Comme redouté, le «fonds vert» y perd aussi des plumes. Annoncé par Elisabeth Borne (alors cheffe du gouvernement) durant l’été infernal et hors norme de 2022, ce dernier est exclusivement destiné à financer la transition écologique des collectivités. Vanté par l’exécutif comme l’outil principal pour accélérer les projets vertueux et «locaux», son enveloppe d’autorisations d’engagement passe de 2,5 milliards d’euros à 1 milliard. Comme pour MaPrimeRénov, au début de l’année 2024, le gouvernement avait tranché pour retirer 400 millions d’euros de ce fonds. Le rabotage se poursuit donc, dans des proportions toujours plus grandes (il s’agit d’une baisse de 60% par rapport aux crédits votés dans la loi de finances 2024). «C’est un mauvais signal, a commenté, mercredi sur TFI, l’ancien ministre de la Transition écologique, Christophe Béchu, anticipant cet arbitrage. Le problème en matière d’écologie, c’est que l’on ne parle jamais du coût de l’inaction. Sauf que si on n’investit pas, par exemple, pour prévenir la montée des océans et l’érosion du trait de côte, ce que ça nous coûtera à la fin, si on ne fait rien, ce sera dix fois plus cher pour les finances publiques.»
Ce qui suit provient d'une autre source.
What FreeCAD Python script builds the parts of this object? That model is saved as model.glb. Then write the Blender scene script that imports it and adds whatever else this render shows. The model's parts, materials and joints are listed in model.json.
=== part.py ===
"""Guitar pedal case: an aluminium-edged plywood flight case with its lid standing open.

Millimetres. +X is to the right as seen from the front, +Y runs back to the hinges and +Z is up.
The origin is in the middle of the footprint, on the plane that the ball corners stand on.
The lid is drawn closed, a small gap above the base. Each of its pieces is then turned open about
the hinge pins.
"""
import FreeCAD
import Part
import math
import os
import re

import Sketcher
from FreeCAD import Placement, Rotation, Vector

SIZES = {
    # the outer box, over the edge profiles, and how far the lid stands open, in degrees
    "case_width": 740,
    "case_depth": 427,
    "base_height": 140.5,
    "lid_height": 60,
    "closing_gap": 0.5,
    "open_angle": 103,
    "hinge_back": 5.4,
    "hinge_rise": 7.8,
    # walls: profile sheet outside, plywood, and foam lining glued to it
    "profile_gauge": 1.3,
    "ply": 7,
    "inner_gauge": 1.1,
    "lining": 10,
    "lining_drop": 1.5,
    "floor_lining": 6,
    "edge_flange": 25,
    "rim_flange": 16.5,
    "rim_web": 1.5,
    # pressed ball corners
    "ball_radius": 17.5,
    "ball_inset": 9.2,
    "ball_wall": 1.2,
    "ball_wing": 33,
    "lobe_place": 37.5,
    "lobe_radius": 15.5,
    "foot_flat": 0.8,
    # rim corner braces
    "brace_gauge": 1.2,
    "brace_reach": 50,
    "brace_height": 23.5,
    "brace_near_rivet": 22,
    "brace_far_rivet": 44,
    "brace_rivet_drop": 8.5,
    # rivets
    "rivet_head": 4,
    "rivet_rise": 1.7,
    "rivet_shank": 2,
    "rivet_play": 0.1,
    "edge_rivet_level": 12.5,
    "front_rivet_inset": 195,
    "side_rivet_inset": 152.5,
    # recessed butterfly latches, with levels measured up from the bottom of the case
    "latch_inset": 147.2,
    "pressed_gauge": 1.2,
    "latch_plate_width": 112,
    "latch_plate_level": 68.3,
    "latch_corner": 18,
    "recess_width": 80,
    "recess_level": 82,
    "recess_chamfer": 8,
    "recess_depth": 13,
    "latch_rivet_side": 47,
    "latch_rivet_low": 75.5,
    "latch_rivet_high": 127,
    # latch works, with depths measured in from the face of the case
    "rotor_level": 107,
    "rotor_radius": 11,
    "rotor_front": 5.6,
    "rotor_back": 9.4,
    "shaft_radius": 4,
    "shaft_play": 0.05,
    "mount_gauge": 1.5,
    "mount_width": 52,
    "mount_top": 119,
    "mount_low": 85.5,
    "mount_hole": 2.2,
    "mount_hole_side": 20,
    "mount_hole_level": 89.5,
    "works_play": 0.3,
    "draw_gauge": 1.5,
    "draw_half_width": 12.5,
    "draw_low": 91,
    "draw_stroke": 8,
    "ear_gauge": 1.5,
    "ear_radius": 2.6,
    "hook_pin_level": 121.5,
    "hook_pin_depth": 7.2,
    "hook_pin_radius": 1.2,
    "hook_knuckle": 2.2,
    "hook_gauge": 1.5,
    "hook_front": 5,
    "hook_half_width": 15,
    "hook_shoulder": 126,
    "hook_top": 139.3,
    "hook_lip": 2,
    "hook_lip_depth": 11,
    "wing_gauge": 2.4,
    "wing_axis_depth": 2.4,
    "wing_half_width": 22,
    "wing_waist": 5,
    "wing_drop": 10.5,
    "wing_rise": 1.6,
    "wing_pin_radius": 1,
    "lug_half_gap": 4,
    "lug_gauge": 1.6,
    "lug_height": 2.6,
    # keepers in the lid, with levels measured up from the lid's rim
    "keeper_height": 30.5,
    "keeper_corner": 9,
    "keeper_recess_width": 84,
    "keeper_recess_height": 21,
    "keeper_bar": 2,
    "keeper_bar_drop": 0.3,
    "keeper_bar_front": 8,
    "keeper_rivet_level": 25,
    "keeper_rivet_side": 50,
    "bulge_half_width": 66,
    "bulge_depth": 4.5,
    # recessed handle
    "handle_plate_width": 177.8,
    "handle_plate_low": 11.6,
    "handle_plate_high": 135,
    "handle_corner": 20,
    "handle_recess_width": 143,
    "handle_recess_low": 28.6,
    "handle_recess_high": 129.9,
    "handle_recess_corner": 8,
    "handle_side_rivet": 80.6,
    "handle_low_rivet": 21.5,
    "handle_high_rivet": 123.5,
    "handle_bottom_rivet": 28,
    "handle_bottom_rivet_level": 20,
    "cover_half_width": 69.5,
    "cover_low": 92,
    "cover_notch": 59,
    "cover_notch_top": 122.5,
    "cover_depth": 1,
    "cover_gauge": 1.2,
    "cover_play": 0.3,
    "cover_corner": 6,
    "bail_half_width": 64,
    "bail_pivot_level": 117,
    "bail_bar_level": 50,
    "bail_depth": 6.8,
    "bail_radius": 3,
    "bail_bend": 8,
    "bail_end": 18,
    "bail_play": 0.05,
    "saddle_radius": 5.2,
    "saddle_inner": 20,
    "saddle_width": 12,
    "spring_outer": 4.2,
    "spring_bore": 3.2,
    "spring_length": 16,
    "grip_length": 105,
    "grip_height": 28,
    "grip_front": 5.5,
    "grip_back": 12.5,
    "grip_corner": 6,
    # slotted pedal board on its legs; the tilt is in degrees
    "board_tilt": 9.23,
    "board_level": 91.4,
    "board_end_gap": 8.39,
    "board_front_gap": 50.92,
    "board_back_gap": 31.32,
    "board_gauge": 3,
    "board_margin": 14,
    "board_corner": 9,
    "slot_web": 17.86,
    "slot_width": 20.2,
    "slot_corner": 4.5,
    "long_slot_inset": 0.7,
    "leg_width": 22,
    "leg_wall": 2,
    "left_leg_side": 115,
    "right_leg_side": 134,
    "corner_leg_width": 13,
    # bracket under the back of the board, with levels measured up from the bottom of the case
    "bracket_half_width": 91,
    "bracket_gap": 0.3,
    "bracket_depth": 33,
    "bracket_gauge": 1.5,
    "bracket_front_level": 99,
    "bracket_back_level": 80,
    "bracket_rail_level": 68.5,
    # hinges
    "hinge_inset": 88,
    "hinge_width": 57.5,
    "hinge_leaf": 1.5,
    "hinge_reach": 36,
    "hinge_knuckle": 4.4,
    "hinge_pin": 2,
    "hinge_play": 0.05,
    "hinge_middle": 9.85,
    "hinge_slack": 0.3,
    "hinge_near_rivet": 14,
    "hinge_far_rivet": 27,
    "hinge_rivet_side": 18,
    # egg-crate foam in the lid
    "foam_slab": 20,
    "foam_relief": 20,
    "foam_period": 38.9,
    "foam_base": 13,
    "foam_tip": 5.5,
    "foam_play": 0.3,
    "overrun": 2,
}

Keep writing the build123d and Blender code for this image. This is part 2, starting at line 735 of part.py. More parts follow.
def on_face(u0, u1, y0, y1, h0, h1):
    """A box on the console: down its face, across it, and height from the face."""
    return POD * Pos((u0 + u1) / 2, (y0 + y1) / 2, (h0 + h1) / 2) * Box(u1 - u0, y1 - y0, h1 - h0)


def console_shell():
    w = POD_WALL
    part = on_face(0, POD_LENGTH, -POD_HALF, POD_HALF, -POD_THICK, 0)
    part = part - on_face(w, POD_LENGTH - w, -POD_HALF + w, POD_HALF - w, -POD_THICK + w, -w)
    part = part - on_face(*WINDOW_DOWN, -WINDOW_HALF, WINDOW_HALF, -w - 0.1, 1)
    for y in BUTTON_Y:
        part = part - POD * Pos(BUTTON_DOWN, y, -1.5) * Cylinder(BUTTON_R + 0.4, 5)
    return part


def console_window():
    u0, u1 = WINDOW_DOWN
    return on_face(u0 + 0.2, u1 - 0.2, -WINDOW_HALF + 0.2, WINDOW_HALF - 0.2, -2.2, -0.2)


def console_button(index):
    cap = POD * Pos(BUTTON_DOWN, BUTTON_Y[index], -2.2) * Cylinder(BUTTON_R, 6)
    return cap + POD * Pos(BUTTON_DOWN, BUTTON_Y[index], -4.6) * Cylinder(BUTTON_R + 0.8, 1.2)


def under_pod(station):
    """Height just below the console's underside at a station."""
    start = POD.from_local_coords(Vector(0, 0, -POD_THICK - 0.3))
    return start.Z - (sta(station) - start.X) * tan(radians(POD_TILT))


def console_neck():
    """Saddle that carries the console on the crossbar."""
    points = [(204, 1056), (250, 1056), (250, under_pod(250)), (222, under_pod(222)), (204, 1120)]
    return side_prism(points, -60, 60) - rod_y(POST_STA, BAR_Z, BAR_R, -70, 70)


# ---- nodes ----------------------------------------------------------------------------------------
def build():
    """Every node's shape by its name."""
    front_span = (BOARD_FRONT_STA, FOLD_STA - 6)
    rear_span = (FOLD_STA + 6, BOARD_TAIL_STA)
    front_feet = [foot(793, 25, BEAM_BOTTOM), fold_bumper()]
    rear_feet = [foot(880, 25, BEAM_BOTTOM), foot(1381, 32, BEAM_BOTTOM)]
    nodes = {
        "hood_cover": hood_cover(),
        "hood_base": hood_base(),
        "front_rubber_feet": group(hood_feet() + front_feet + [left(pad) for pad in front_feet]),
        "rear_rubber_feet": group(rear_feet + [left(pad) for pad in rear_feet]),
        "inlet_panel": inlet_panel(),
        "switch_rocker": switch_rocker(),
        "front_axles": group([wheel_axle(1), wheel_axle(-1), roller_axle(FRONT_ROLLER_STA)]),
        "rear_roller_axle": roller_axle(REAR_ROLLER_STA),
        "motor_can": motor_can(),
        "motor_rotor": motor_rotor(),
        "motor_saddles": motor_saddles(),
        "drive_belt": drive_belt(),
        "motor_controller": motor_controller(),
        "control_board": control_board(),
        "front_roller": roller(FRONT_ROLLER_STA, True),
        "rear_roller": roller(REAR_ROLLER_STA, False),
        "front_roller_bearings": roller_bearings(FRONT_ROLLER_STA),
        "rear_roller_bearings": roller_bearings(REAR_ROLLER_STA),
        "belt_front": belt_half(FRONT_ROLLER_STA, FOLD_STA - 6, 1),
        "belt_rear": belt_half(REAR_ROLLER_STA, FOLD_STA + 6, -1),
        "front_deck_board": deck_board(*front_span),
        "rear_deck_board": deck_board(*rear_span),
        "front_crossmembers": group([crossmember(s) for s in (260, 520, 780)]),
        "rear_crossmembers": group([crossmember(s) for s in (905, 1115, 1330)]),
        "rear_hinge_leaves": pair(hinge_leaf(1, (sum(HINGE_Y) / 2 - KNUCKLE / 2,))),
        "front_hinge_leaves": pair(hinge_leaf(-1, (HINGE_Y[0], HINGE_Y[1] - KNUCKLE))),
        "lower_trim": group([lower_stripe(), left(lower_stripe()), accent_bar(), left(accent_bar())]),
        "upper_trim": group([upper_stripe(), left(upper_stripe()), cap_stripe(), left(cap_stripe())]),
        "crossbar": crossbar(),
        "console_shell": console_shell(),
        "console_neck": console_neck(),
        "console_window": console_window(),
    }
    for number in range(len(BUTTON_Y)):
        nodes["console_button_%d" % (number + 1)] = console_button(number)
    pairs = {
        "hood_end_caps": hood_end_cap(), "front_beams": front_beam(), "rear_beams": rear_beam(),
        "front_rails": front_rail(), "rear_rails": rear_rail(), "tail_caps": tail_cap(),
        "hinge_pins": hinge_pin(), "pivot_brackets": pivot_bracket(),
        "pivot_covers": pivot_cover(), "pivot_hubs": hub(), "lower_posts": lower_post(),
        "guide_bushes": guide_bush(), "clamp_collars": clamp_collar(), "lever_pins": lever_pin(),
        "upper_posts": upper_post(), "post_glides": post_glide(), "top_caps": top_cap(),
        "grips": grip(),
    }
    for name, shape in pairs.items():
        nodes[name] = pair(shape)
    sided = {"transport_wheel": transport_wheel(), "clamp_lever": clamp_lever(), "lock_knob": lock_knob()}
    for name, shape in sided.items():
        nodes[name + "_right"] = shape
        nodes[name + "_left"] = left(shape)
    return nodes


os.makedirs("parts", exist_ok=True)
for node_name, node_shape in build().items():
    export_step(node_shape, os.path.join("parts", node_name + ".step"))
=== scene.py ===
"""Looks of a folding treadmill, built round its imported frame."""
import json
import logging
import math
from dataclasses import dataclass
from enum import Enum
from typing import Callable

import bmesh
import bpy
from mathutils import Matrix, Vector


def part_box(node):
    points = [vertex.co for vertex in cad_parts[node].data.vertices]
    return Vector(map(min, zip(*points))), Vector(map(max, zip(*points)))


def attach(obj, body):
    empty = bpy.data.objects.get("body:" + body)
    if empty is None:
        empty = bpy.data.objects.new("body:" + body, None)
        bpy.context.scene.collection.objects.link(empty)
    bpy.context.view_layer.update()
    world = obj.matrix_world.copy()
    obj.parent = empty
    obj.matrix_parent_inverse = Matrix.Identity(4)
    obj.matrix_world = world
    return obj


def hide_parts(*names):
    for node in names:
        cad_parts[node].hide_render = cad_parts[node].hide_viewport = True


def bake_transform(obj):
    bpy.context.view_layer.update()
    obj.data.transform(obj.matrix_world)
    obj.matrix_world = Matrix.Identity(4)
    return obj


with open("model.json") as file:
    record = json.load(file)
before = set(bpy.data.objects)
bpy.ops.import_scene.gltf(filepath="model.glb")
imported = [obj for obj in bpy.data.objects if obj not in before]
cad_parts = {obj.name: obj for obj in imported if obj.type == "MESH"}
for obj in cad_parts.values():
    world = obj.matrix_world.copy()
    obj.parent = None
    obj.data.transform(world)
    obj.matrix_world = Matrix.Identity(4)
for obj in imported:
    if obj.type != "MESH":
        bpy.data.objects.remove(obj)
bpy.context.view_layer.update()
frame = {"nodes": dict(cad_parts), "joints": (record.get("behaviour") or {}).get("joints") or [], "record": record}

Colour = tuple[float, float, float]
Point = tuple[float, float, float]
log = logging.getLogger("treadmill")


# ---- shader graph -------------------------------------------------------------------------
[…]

La troisième «aide écologique» touchée par les coupes souhaitées par le gouvernement concerne les primes à l’achat de véhicules électriques (le fameux bonus), nécessaires pour réduire les émissions de gaz à effet de serre sur le territoire (le secteur des transports représente aujourd’hui 34% des émissions nationales). Dans le PLF 2025, l’exécutif désire réduire d’un tiers le montant de ce soutien financier aux voitures propres – du 1,5 milliard d’euros inscrits au PLF 2024, il n’y a désormais plus qu’un milliard.